Maharana of Dharampur
- Reign: 20 January 1860 – 7 August 1891
- Predecessor: Ramdevji
- Successor: Mohandevji
- Born: 3 September 1840
- Died: 7 August 1891 (aged 50)
- Issue: Dharamdevji; Mohandevji; Baldevji; Prabhatdevji; Nand Kunverba;

Names
- Narandevji II Ramdevji
- House: Dharampur
- Dynasty: Sisodia
- Father: Ramdevji

= Narandevji =

Maharana of Dharampur from 1860 to 1891

Narandevji II Ramdevji was the Maharana of Dharampur from 1860 until his death in 1891.
== Birth ==
He was born on 3 September 1840 to Ramdevji and his wife, the daughter of Gumansinhji, Maharawal of Chhota Udaipur.

== Reign ==
He ascended the throne at the young age of 19 on 26 January 1860. He was regarded as a very intelligent and capable ruler, and his rule was considered beneficent.
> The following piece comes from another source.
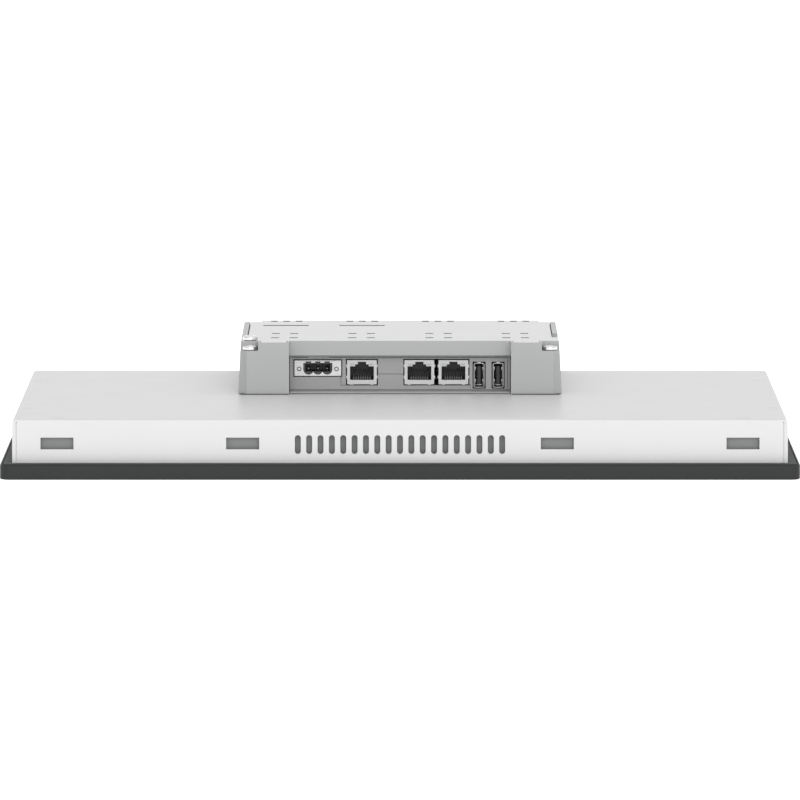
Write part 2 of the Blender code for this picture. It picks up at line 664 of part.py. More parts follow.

He made significant improvements in the administration of the state by introducing new and appropriate laws to improve people's lives. British Government in 1862 granted him a sanad, giving him and his successors the right to adopt under Hindu law if there was no natural heir. He found the arrangement of auctioning the British share of transit duties in his state annually to the highest bidder distasteful. In 1869, he expressed a desire to take over its permanent management. He also offered to remit his dues on all through traffic with Khandesh, provided the British Government did the same. Besides that, he proposed to make his own arrangements for collecting import and export duties to encourage freedom of trade. The management was granted to him in 1870. In 1875, when Edward VII visited India, he was one of the Indian rulers invited to Mumbai to meet him. There, he received a medal and a khalat. He attended the Delhi durbar of 1877, where he was presented with a banner bearing the state coat of arms and was granted a personal salute of nine guns, along with the style of His Highness. This salute of nine guns was made permanent in 1878. In 1890, his personal salute was increased to 11 guns.

== Personal life ==
He married and had four sons: Dharamdevji, Mohandevji, Baldevji, and Prabhatdevji. He also had several daughters, including Nand Kunverba, who married Bhagvatsinhji.

== Death ==
He died on 7 August 1891 and was succeeded by his son Mohandevji as the Maharana of Dharampur.